-------- Record set

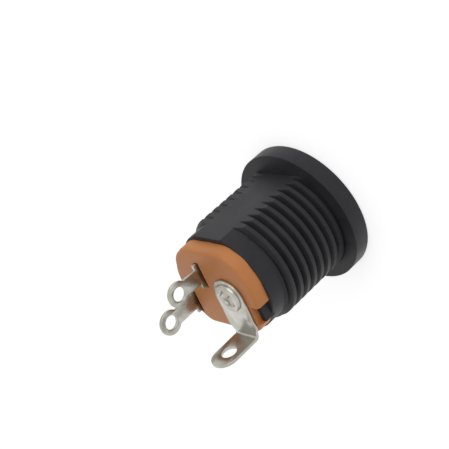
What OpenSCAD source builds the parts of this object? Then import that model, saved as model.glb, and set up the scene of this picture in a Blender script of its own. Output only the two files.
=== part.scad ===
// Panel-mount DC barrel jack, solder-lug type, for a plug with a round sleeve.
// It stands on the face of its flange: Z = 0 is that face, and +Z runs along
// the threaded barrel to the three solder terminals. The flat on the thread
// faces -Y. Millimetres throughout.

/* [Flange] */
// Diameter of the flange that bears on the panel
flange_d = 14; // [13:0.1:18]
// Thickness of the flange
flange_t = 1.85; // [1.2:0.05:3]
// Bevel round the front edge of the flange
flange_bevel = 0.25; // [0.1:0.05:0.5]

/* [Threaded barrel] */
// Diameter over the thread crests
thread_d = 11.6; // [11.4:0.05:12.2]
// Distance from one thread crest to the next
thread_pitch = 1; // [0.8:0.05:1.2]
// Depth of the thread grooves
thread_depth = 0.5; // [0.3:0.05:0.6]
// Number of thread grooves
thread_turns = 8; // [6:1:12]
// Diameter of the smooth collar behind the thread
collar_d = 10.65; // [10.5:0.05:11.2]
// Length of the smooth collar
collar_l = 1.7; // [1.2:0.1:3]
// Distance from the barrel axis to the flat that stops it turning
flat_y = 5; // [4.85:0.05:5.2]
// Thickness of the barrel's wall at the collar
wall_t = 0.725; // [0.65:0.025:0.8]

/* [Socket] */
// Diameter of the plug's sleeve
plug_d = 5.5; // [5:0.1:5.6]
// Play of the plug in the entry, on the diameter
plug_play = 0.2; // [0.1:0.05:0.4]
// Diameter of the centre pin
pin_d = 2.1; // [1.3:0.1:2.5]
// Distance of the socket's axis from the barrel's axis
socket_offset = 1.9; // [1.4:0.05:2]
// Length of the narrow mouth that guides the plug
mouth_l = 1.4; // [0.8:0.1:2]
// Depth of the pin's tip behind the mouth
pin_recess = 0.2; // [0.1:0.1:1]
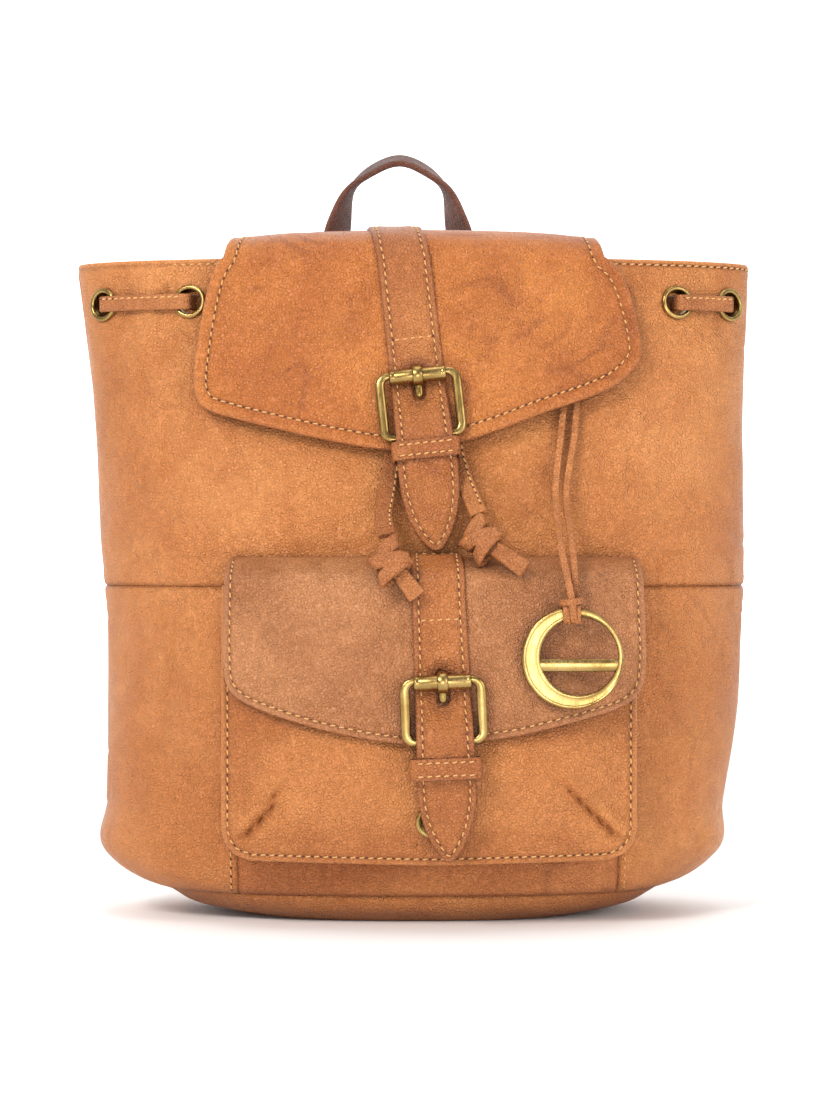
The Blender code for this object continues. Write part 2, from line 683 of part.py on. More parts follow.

----------------
-------- Record set

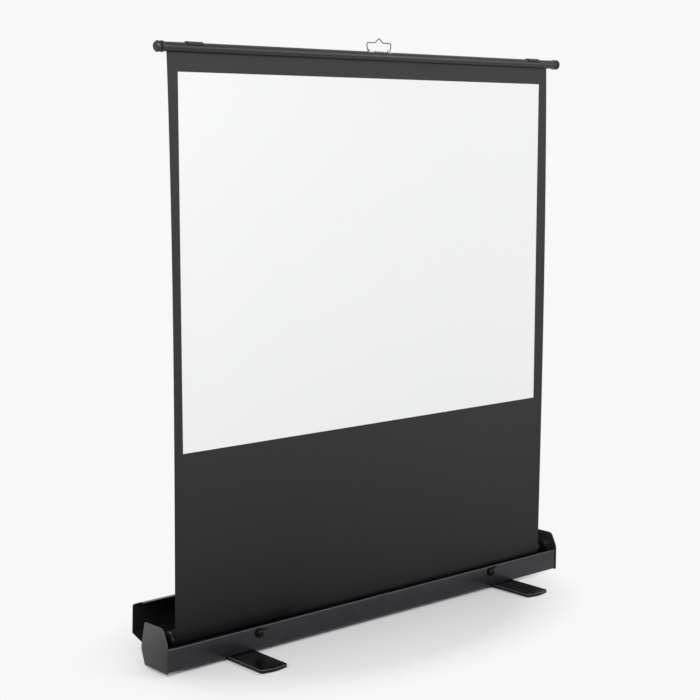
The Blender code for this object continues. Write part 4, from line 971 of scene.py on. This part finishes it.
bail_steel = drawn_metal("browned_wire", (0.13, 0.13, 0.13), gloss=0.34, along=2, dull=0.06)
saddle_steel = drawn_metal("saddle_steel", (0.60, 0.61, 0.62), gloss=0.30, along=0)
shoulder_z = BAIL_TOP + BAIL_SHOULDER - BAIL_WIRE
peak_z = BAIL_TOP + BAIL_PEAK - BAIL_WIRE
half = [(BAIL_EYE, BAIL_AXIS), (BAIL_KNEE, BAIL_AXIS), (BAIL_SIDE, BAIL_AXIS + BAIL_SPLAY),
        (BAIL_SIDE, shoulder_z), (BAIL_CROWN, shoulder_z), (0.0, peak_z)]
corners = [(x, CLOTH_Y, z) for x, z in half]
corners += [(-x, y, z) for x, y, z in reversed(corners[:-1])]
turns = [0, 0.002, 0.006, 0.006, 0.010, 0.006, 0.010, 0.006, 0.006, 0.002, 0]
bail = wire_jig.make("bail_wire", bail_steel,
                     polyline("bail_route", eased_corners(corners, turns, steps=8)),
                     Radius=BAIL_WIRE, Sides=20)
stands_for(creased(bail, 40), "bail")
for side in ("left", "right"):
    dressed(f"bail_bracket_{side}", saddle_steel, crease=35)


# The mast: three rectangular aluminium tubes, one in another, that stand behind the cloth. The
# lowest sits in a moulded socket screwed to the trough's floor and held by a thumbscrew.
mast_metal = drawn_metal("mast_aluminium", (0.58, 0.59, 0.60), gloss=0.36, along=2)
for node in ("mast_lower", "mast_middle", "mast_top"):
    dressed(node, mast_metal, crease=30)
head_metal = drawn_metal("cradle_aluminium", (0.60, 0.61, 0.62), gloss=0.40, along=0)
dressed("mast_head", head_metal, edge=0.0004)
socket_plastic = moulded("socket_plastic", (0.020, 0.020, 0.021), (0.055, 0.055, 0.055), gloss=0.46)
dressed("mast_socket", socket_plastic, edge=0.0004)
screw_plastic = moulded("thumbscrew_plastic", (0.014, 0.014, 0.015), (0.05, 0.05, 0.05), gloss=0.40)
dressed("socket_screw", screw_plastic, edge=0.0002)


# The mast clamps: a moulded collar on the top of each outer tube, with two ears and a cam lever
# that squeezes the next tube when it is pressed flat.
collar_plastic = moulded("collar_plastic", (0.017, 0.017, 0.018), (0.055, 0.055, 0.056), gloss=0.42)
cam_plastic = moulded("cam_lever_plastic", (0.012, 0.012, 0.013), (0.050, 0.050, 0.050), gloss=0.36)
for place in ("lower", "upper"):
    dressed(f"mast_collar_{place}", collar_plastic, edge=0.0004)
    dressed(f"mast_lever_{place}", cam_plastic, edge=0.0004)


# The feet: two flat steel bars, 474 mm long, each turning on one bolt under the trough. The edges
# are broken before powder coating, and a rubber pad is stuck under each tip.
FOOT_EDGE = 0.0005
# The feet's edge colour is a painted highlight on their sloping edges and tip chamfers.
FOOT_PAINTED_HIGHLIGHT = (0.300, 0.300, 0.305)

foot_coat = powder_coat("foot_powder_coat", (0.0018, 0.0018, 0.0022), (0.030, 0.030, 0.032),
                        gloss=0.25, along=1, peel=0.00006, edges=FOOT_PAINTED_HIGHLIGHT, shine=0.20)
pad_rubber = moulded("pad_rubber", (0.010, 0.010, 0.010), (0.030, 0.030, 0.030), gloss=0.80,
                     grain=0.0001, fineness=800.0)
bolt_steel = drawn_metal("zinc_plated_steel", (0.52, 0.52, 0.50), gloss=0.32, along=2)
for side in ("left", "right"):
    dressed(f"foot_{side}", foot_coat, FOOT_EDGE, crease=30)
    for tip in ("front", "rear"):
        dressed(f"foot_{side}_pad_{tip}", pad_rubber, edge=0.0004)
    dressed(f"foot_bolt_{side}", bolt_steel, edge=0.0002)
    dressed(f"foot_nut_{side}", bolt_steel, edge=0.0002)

----------------

▶ Challenge
Above are several records. Count the lines among them that contain "Blender" and give only the total.

▶ Result
3